Levered loans are back! Ever since the global financial meltdown, levered loans have been on the rise. Loan issuance is now near the highs of the last peak.
Before the market imploded.
This is a serious warning sign not to be ignored. Why? Because leveraged loans are a type of loan extended to companies or individuals that already have considerable debt. Or, these borrowers have a poor credit history.
Leveraged loans carry a higher risk to the investor. As an indicator, this chart also should help visualize that we are in a very heated environment and that has allowed debt to pile up. The tipping point is unknown. But, the other side will be particularly ugly.
In a word…default. Lots of them.
Recent data released also showed that 80% of borrowers who refinanced in the third quarter chose the cash out option and was the highest since the start of 2007.
So, more and more people are pulling cash out of their house to fund their lifestyle. In a normalized environment, economic activity wouldn’t benefit from this artificial demand created by increased cash outs.

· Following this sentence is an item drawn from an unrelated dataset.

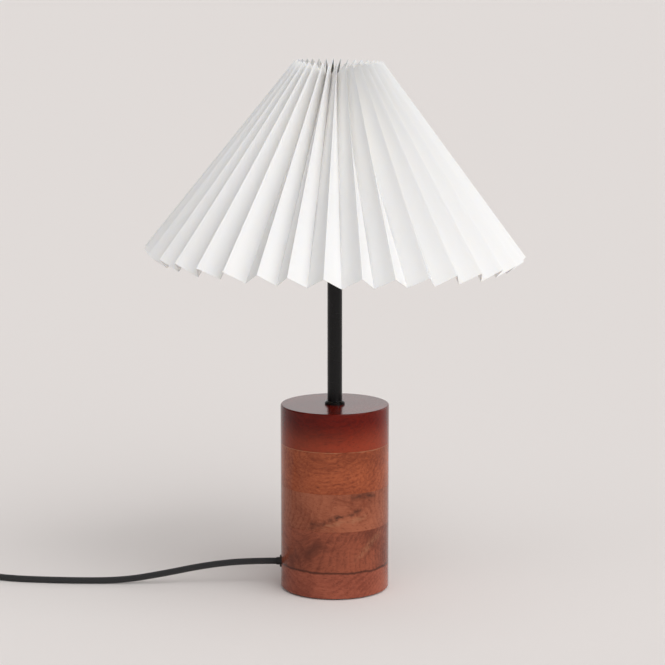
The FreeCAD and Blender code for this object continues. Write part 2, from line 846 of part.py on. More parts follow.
def pivot_pin_body(clear):
    length = rocker_width + 2 * rocker_clear + 2 * lug_thick
    start = at(switch_x, switch_y - length / 2, rocker_pivot_height)
    return Part.makeCylinder(pivot_dia / 2 + clear, length, start, ACROSS)


def switch_rocker():
    """Two-sided rocker, drawn level and then tipped to its resting side."""
    half = rocker_length / 2
    reach = math.hypot(half, rocker_rise)
    shoulder = at(math.sqrt(reach ** 2 - rocker_belly ** 2), 0, -rocker_belly)
    tip = at(half, 0, rocker_rise)
    mid_turn = (math.atan2(rocker_rise, half) + math.atan2(-rocker_belly, shoulder.x)) / 2
    mid = at(reach * math.cos(mid_turn), 0, reach * math.sin(mid_turn))
    belly = at(0, 0, -rocker_belly - 1.2)

    def other(point):
        return at(-point.x, 0, point.z)

    edges = [
        Part.Arc(tip, mid, shoulder),
        Part.Arc(shoulder, belly, other(shoulder)),
        Part.Arc(other(shoulder), other(mid), other(tip)),
        Part.Arc(other(tip), at(0, 0, rocker_rise - rocker_dip), tip),
    ]
    face = Part.Face(Part.Wire([edge.toShape() for edge in edges]))
    body = face.extrude(at(0, rocker_width, 0))
    body.translate(at(0, -rocker_width / 2, 0))
    body.rotate(at(0, 0, 0), ACROSS, -rocker_tilt)
    body.translate(at(switch_x, switch_y, rocker_pivot_height))
    return body.cut(pivot_pin_body(pivot_clear))


# ---------------------------------------------------------------- plug
def plug_body():
    """Flat two-pin plug: a tapered neck that widens to a six-sided body."""
    neck = plug_neck_width / 2
    half = plug_width / 2
    face = plug_length
    outline = [
        (0, -neck), (plug_neck_length, -neck), (plug_neck_length + 8.0, -half + 3.0), (face - 6.0, -half),
        (face, -half + 3.5), (face, half - 3.5), (face - 6.0, half), (plug_neck_length + 8.0, half - 3.0),
        (plug_neck_length, neck), (0, neck),
    ]
    points = [at(x, y, 0) for x, y in outline]
    body = Part.Face(Part.makePolygon(points + points[:1])).extrude(at(0, 0, plug_thick))
    flat = [edge for edge in body.Edges
            if edge.BoundBox.ZLength < 0.01]
    body = body.makeFillet(plug_edge, flat)
    body.translate(at(plug_start, plug_y, 0))
    for side in (-1, 1):
        start = at(plug_start + plug_length - pin_root, plug_y + side * pin_spacing / 2, plug_height)
        body = body.cut(Part.makeCylinder(pin_root_dia / 2 + pivot_clear, pin_root, start, ALONG))
    return body


def plug_pins():
    """Round pins with domed tips, set in the plug by their thinner roots."""
    radius = pin_dia / 2
    root = pin_root_dia / 2
    length = pin_root + pin_length
    dome = pin_tip
    tip_radius = (radius ** 2 + dome ** 2) / (2 * dome)
    tip_turn = math.asin(radius / tip_radius) / 2
    tip_mid = at(tip_radius * math.sin(tip_turn), 0, length - tip_radius * (1 - math.cos(tip_turn)))
    profile = [
        Part.LineSegment(at(0, 0, 0), at(root, 0, 0)),
        Part.LineSegment(at(root, 0, 0), at(root, 0, pin_root)),
        Part.LineSegment(at(root, 0, pin_root), at(radius, 0, pin_root)),
        Part.LineSegment(at(radius, 0, pin_root), at(radius, 0, length - dome)),
        Part.Arc(at(radius, 0, length - dome), tip_mid, at(0, 0, length)),
        Part.LineSegment(at(0, 0, length), at(0, 0, 0)),
    ]
    face = Part.Face(Part.Wire([edge.toShape() for edge in profile]))
    pins = []
    for side in (-1, 1):
        pin = face.revolve(at(0, 0, 0), UP, 360)
        pins.append(lengthwise(pin, plug_start + plug_length - pin_root, plug_y + side * pin_spacing / 2, plug_height))
    return joined(pins)


# ---------------------------------------------------------------- coil
def coil_point(turns):
    """Point and heading of the coil's line: spiral in below, climb, spiral out above."""
    middle = coil_turns / 2
    radius = coil_outer - coil_pitch * (turns if turns <= middle else coil_turns - turns)
    climb = min(max((turns - (middle - 0.25)) / 0.5, 0.0), 1.0)
    height = coil_low + (coil_high - coil_low) * climb * climb * (3 - 2 * climb)
    angle = math.radians(90 + 360 * turns)
    return at(coil_x + radius * math.cos(angle), coil_y + radius * math.sin(angle), height)


def coil_heading(turns):
    step = 0.002
    before = coil_point(max(turns - step, 0))
    after = coil_point(min(turns + step, coil_turns))
    if turns == 0 or turns == coil_turns:
        angle = math.radians(90 + 360 * turns)
        return at(-math.sin(angle), math.cos(angle), 0)
    return (after - before).normalize()


def arc_from(start, heading, end):
    """The arc that leaves start along heading and passes through end."""
    chord = end - start
    bend = chord - heading * chord.dot(heading)
    if bend.Length < 1e-6:
        return Part.LineSegment(start, end).toShape()
    side = bend.normalize()
    radius = chord.dot(chord) / (2 * chord.dot(side))
    centre = start + side * radius
    middle = (start + end) * 0.5 - centre
    return Part.Arc(start, centre + middle.normalize() * abs(radius), end).toShape()


def biarc(start, start_way, end, end_way):
    """Two arcs that join two headed points smoothly."""
    gap = end - start
    both = start_way + end_way
    spare = 2 * (1 - start_way.dot(end_way))
    along = gap.dot(both)
    if spare < 1e-9:
        reach = gap.dot(gap) / (4 * gap.dot(end_way))
    else:
        reach = (-along + math.sqrt(along ** 2 + spare * gap.dot(gap))) / spare
    meet = (start + start_way * reach + end - end_way * reach) * 0.5
    first = arc_from(start, start_way, meet)
    second = arc_from(end, end_way * -1, meet)
    return [first, second]


def coil_path():
    steps = int(coil_turns * 4)
    start = coil_point(0)
    finish = coil_point(coil_turns)
    start_way = coil_heading(0)
    finish_way = coil_heading(coil_turns)
    edges = [Part.LineSegment(start - start_way * cord_dia, start).toShape()]
    for step in range(steps):
        near = coil_turns * step / steps
        far = coil_turns * (step + 1) / steps
        edges += biarc(coil_point(near), coil_heading(near), coil_point(far), coil_heading(far))
    edges.append(Part.LineSegment(finish, finish + finish_way * cord_dia).toShape())
    return Part.Wire(Part.__sortEdges__(edges))


def coil_gap():
    """Least clear distance between one turn and the others, measured on points."""
    samples = 60
    count = int(coil_turns * samples)
    points = [coil_point(coil_turns * step / count) for step in range(count + 1)]
    least = min((points[one] - points[two]).Length
                for one in range(len(points)) for two in range(one + samples // 2, len(points)))
    return least - cord_dia


def cord_coil():
    path = coil_path()
    tube = tube_on(path, cord_dia)
    section = math.pi * cord_radius ** 2
    print("cord_coil length", round(path.Length, 1), "least gap", round(coil_gap(), 3),
          "volume ratio", round(tube.Volume / (section * path.Length), 4))
    return tube


def coil_tie():
    """Strap round the turns, on the side of the coil towards the lamp."""
    lanes = [coil_point(turns + 0.75) for turns in range(coil_lanes)]
    distances = [(lane - at(coil_x, coil_y, lane.z)).Length for lane in lanes]
    inner = min(distances) - cord_radius - tie_side_gap
    outer = max(distances) + cord_radius + tie_gap
    high = coil_high + cord_radius + tie_gap
    strap = Part.makeBox(outer - inner + 2 * tie_thick, tie_width, high + tie_thick,
                         at(coil_x + inner - tie_thick, coil_y - tie_width / 2, 0))
    long_edges = [edge for edge in strap.Edges if abs(edge.BoundBox.YLength - tie_width) < 0.01]
    strap = strap.makeFillet(2.0 + tie_thick, long_edges)
    hole = Part.makeBox(outer - inner, tie_width, high - tie_thick, at(coil_x + inner, coil_y - tie_width / 2, tie_thick))
    hole_edges = [edge for edge in hole.Edges if abs(edge.BoundBox.YLength - tie_width) < 0.01]
    return strap.cut(hole.makeFillet(2.0, hole_edges))


# ---------------------------------------------------------------- write every piece
for index in range(len(board_heights)):
    save("base_board_" + str(index + 1), base_board(index))
save("foot_pad", Part.makeCylinder(pad_dia / 2, pad_thick, at(0, 0, 0)))
save("base_cover", base_cover())
save("cover_screws", cover_screws())
save("rod_washer", ring(washer_dia, rod_dia + 2 * slip_clear, washer_z, recess_top))
save("rod_nut", hexagon_nut(nut_flats, rod_dia + 2 * slip_clear, nut_z, washer_z))
save("threaded_rod", threaded_rod())
save("stem_tube", stem_tube())
save("stem_collar", stem_collar())

save("holder_cap", holder_cap())
save("holder_mantle", holder_mantle())
save("holder_insert", holder_insert())
save("centre_contact", centre_contact())
save("side_contacts", side_contacts())
save("terminals", terminals())
save("clamp_ring", clamp_ring())

save("bulb_glass", bulb_glass())
save("bulb_cap", bulb_cap())
save("bulb_insulator", bulb_insulator())
save("bulb_contact", bulb_contact())

save("fitter_ring", fitter_ring())
save("carrier_legs", carrier_legs())
save("top_ring", top_ring())
save("shade_paper", shade_paper())
save("shade_drawstring", drawstring())

save("cable_bushing", cable_bushing())
save("cord_stop", cord_stop())
save("cord_stop_screw", stop_screw_body(0))
save("inner_cable", inner_cable())
save("lead_wires", lead_wires())

lamp_end = [(bushing_mouth_x, 0, cord_exit_height)]
switch_near = [(switch_start, switch_y, switch_cord_height)]
switch_far = [(switch_start - switch_length, switch_y, switch_cord_height)]
coil_start = coil_point(0) - coil_heading(0) * cord_dia
coil_end = coil_point(coil_turns) + coil_heading(coil_turns) * cord_dia
plug_end = [(plug_start, plug_y, plug_height)]
save("cord_lamp_run", free_tube("cord_lamp_run", lamp_end + lamp_run_route + switch_near))
save("switch_lower", switch_lower())
save("switch_upper", switch_upper())
save("switch_screws", switch_screws())
save("rocker_pivot", pivot_pin_body(0))
save("switch_rocker", switch_rocker())
save("cord_plug_run", free_tube("cord_plug_run", switch_far + plug_run_route + [tuple(coil_start)]))
save("cord_coil", cord_coil())
save("coil_tie", coil_tie())
save("cord_tail", free_tube("cord_tail", [tuple(coil_end)] + tail_route + plug_end))
save("plug_body", plug_body())
save("plug_pins", plug_pins())
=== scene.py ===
# %% [markdown]
# # A pleated paper table lamp
# The real lamp is a pleated paper shade that sits on a wire carrier, over a lampholder with a small
# opal bulb. A thin black stem carries them on a tall round foot, glued up from five boards, turned
# and lacquered. A black textile cord leaves the foot low down on its left.
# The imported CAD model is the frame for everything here: each piece of it has its final place, so
# this script only makes what CAD can't show well, which is paper, textile and finishes.

# %% Load the frame
import math

import bmesh
import bpy
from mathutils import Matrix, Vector
from mathutils import noise as noises


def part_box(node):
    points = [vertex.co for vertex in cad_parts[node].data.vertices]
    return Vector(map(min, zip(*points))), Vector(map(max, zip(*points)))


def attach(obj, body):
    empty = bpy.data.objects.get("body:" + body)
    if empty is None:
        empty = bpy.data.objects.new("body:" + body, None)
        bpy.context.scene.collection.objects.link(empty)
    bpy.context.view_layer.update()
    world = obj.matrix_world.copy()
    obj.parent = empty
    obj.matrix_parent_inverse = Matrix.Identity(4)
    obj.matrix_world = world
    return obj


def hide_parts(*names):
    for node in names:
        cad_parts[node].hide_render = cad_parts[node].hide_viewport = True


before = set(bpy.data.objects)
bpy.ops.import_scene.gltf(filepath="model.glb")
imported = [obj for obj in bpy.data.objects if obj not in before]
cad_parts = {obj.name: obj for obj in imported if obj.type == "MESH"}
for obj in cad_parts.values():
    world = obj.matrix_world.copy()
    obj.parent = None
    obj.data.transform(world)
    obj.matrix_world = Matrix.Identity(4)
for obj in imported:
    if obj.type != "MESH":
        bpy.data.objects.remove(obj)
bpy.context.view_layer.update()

# %% [markdown]
# ## The camera
# A long lens a couple of metres away keeps the foot's sides upright and shows just a little of its
# top. The camera looks slightly down and needs no lens shift, so views from other sides are framed
# well too.

# %% Place the camera
camera_place = (-0.0021, -2.100, 0.6068)
camera_down = 0.1729                      # radians below level
camera_lens = 125.8                       # millimetres
camera_sensor = 36.0                      # millimetres wide
camera_reach = 100.0                      # metres

camera_data = bpy.data.cameras.new("camera")
camera_data.lens = camera_lens
camera_data.sensor_width = camera_sensor
camera_data.clip_end = camera_reach
camera = bpy.data.objects.new("camera", camera_data)
camera.location = camera_place
camera.rotation_euler = (math.pi / 2 - camera_down, 0.0, 0.0)
bpy.context.scene.collection.objects.link(camera)
bpy.context.scene.camera = camera
print("camera at", camera_place)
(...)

When this comes to an end, and it will, we will see a slow-down. Defaults will also rise because people are way out over their skis.
We saw this movie before 10 or 12 years ago. It’s a horror movie. It doesn’t end well.
The short-term CNN Fear &Greed Index is at an oversold 10, which is signaling a market bounce, from a contrarian point of view. The Ned Davis Research short-term sentiment indicator has pulled back to 33, which is also on the oversold side.
The Intermediate-term sentiment indicators are not quite as easy to read in terms of market direction, but are getting more optimistic. The NDR Crowd Sentiment has fallen to 59, but it needs to get below 50 for a more bullish signal. The Investors Intelligence Bulls and Bears, a polling of sentiment of market newsletters, is at 42% bulls and 21% bears. Bearish sentiment needs to move up at least 10% before there is a clear bullish market signal.